[Scripts that build objects]
◆ ◆ ◆ ◆ ◆ ◆ ◆
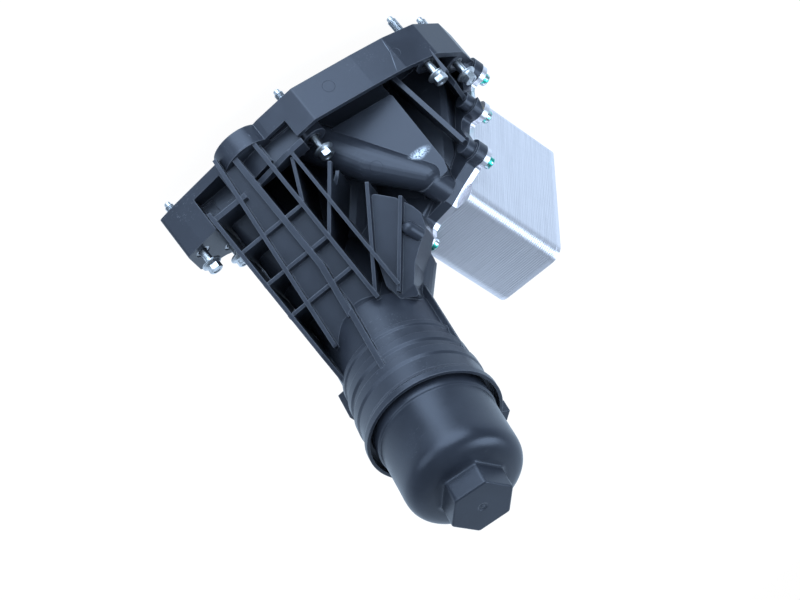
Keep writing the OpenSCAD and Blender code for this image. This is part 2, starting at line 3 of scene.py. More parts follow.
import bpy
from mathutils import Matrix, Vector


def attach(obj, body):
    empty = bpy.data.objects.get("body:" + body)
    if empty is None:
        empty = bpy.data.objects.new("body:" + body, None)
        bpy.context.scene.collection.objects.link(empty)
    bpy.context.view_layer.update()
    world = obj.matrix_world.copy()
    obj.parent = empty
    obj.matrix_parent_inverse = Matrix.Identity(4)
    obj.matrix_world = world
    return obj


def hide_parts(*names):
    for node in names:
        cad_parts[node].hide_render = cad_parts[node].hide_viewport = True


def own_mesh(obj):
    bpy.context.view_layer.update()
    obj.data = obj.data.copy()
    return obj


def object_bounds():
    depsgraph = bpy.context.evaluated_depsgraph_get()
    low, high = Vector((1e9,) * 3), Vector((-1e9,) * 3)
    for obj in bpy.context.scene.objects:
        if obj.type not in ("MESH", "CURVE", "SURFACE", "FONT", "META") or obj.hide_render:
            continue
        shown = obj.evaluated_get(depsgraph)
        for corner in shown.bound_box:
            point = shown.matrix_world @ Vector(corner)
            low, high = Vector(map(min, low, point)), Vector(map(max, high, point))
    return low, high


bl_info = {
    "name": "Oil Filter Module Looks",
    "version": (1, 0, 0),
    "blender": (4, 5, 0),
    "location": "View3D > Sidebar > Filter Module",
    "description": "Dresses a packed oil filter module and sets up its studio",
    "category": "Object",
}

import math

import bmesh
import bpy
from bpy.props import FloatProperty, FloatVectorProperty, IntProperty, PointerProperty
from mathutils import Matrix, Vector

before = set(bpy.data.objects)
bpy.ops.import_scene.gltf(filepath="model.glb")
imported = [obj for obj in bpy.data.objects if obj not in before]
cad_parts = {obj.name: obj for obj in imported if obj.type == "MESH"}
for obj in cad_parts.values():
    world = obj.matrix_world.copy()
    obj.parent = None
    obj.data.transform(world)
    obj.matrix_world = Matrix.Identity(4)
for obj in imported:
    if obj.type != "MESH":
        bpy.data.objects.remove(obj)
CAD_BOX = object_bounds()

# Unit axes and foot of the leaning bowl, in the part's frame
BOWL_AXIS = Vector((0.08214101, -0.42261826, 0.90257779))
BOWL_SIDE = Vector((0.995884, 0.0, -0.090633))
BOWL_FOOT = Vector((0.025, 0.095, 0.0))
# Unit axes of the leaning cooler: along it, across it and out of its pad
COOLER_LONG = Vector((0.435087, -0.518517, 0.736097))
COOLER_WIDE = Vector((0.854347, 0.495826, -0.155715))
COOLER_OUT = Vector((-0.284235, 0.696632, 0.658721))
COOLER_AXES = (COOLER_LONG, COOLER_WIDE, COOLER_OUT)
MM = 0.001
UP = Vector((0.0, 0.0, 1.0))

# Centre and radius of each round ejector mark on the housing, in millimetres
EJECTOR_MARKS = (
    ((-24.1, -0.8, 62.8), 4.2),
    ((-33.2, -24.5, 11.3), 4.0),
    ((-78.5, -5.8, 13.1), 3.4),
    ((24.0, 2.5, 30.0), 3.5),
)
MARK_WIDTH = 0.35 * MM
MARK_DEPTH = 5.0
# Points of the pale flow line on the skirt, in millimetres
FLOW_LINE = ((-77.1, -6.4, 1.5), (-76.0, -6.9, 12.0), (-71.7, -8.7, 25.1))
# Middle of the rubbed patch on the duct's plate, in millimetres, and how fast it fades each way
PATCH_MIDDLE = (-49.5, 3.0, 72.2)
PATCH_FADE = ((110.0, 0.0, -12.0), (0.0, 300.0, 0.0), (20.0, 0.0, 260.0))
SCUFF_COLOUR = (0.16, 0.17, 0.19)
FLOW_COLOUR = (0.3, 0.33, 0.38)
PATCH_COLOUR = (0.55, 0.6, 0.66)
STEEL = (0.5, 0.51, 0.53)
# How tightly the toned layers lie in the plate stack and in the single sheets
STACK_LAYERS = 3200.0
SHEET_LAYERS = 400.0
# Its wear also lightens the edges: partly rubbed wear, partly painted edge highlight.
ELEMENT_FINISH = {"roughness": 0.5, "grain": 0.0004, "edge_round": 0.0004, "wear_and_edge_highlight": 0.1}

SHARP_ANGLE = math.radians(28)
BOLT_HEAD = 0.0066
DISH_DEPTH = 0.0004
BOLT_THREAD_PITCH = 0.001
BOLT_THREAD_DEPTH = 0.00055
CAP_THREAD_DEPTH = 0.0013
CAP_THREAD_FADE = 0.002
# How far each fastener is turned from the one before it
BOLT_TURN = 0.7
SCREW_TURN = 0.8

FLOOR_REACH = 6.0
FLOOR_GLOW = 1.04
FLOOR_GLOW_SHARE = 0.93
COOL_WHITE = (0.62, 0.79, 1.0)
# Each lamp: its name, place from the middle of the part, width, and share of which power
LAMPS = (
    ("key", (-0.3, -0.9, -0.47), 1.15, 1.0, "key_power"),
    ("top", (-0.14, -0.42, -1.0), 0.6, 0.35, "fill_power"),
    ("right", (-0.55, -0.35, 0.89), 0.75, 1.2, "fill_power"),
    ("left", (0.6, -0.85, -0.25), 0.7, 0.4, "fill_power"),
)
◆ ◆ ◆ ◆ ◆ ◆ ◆
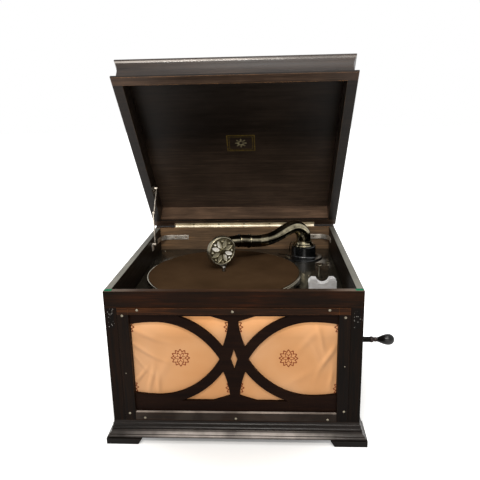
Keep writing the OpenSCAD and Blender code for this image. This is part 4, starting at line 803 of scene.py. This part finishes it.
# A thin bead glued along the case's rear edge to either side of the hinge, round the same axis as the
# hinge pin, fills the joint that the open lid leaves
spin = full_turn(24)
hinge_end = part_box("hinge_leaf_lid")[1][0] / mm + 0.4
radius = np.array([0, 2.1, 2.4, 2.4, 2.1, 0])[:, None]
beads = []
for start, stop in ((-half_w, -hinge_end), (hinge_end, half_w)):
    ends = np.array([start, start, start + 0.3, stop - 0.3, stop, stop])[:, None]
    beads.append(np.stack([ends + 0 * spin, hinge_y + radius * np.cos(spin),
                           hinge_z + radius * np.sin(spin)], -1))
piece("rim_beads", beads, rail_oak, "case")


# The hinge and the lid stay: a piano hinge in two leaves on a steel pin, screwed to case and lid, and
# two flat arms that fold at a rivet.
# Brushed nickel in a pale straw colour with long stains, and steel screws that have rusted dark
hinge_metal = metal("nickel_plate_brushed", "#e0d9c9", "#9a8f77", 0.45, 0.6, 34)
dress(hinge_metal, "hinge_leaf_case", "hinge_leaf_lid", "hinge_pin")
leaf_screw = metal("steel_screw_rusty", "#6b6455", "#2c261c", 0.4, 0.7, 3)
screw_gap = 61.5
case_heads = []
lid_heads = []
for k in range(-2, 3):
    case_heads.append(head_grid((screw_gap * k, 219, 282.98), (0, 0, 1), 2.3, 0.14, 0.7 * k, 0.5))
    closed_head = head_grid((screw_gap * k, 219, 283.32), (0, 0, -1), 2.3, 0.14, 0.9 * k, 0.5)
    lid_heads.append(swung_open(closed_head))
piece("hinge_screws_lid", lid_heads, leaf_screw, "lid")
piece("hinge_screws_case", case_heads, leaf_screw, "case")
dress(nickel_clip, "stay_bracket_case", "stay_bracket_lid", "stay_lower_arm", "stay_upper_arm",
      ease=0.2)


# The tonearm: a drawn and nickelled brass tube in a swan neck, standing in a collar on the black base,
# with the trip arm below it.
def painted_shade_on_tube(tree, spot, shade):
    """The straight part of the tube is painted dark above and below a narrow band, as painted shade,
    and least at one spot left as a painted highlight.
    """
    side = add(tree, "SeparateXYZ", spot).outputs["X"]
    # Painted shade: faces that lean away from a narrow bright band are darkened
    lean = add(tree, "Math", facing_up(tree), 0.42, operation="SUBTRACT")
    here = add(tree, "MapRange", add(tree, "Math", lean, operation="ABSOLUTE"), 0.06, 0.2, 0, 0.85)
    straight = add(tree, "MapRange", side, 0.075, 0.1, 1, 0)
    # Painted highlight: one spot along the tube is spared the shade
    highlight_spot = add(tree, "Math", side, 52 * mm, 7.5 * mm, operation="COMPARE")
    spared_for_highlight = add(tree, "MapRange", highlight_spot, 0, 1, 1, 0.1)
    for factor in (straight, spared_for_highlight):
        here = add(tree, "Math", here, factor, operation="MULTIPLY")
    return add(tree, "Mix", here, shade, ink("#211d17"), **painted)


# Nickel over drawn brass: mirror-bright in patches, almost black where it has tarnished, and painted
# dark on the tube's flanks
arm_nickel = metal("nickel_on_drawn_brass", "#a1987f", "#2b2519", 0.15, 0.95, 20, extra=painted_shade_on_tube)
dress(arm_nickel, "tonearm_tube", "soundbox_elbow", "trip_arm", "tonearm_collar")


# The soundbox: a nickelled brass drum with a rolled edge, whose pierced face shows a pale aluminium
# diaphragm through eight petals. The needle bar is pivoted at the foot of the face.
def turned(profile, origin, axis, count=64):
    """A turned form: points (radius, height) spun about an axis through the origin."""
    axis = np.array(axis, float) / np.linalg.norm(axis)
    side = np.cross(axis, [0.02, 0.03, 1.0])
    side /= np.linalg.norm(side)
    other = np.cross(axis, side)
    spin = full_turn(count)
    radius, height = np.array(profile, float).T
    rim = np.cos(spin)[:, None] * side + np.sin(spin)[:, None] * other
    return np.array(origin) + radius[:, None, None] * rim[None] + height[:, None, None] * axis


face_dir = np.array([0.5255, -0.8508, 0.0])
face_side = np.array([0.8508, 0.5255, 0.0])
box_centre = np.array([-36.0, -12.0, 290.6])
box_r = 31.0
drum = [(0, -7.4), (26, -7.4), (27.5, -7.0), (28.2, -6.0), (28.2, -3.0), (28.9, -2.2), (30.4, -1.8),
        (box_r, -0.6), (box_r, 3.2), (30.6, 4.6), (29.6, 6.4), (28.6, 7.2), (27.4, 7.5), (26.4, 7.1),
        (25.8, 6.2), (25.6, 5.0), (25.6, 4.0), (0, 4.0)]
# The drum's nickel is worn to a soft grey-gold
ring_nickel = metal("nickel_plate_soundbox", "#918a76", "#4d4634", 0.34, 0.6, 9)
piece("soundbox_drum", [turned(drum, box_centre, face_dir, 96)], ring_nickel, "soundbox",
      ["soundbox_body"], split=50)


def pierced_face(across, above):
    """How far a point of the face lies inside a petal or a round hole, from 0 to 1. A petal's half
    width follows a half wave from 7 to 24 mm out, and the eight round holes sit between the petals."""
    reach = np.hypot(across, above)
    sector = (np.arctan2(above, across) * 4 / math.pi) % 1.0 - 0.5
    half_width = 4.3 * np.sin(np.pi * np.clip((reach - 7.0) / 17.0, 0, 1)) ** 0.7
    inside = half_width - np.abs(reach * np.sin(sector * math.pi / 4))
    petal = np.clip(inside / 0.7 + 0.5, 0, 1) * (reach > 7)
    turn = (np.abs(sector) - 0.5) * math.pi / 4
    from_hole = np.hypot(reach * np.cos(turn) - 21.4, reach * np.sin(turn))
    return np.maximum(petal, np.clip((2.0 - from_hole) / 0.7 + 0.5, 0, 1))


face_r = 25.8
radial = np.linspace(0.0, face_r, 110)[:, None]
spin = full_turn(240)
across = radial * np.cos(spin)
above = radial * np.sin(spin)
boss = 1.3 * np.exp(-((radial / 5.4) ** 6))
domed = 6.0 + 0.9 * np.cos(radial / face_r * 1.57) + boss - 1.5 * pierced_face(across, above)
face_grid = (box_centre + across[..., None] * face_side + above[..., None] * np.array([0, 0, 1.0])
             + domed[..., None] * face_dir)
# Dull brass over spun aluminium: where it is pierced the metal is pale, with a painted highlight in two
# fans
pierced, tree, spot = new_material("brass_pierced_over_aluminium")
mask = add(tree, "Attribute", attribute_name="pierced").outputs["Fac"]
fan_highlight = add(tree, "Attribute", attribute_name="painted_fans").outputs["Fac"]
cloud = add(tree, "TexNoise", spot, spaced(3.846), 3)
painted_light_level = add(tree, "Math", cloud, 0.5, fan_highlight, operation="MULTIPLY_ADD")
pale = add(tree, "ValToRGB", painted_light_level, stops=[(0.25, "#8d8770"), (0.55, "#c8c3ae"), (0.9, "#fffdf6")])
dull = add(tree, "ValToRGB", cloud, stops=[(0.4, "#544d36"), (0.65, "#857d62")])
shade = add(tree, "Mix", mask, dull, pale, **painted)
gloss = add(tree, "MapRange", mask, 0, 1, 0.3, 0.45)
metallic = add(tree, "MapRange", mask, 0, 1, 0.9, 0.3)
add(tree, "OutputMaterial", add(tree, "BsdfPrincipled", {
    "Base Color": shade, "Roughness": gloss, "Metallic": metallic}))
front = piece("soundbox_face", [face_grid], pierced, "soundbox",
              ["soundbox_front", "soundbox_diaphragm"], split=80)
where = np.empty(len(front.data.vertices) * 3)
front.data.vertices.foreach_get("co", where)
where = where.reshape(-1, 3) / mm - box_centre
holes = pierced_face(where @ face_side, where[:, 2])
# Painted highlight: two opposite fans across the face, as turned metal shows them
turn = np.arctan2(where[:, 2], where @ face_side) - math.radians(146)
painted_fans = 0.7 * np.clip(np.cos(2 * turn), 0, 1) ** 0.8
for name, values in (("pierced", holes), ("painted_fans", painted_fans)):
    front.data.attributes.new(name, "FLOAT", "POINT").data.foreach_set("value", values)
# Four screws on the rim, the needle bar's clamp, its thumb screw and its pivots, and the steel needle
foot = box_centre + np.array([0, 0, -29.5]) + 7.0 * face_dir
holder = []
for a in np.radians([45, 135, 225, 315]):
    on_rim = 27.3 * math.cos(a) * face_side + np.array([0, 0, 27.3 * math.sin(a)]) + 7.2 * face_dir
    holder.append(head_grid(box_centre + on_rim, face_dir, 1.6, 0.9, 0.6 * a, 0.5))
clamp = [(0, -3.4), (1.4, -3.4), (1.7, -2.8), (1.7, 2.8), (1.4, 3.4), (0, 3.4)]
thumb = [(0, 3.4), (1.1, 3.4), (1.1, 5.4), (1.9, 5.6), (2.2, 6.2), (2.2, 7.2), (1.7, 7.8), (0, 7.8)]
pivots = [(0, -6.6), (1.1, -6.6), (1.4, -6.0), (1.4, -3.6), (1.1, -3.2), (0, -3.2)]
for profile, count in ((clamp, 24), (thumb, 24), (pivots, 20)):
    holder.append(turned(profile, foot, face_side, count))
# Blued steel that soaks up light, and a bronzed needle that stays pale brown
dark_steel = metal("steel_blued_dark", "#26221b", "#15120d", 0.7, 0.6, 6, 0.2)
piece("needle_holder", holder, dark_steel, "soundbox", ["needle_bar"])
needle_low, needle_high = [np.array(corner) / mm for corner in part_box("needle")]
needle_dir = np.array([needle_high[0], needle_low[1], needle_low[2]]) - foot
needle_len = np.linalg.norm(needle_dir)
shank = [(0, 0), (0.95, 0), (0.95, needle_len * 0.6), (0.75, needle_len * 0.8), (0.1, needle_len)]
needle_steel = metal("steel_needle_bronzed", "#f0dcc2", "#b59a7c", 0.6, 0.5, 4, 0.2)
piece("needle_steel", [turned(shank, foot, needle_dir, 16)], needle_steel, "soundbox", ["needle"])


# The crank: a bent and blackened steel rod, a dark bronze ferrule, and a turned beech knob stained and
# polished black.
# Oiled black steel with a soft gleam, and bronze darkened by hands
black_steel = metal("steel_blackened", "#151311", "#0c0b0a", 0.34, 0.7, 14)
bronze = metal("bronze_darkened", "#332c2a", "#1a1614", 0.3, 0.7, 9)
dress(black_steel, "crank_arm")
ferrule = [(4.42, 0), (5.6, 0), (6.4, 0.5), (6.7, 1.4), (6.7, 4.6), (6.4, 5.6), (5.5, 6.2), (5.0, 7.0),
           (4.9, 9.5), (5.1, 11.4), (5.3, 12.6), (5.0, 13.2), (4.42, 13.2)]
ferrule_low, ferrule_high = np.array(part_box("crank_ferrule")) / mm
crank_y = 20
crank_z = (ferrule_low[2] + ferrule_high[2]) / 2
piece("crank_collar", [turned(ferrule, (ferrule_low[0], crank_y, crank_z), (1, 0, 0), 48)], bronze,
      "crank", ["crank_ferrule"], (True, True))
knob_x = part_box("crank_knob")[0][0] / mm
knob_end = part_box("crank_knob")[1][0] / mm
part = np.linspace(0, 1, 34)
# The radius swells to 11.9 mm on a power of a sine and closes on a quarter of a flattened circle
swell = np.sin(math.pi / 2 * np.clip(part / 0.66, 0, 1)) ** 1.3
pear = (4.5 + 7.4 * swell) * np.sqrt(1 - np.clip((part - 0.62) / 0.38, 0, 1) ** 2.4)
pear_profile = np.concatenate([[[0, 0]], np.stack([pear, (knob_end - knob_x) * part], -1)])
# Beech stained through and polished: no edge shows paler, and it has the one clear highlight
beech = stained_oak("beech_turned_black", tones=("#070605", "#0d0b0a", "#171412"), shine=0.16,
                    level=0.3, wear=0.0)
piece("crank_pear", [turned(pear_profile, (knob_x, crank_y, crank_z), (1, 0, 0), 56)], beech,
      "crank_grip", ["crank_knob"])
◆ ◆ ◆ ◆ ◆ ◆ ◆
From the records above, retype only the lines starting at the line that contains "More parts follow." and ending at the line that contains "obj.matrix_parent_inverse = Matrix.Identity(4)", both included.

Keep writing the OpenSCAD and Blender code for this image. This is part 2, starting at line 3 of scene.py. More parts follow.
import bpy
from mathutils import Matrix, Vector


def attach(obj, body):
    empty = bpy.data.objects.get("body:" + body)
    if empty is None:
        empty = bpy.data.objects.new("body:" + body, None)
        bpy.context.scene.collection.objects.link(empty)
    bpy.context.view_layer.update()
    world = obj.matrix_world.copy()
    obj.parent = empty
    obj.matrix_parent_inverse = Matrix.Identity(4)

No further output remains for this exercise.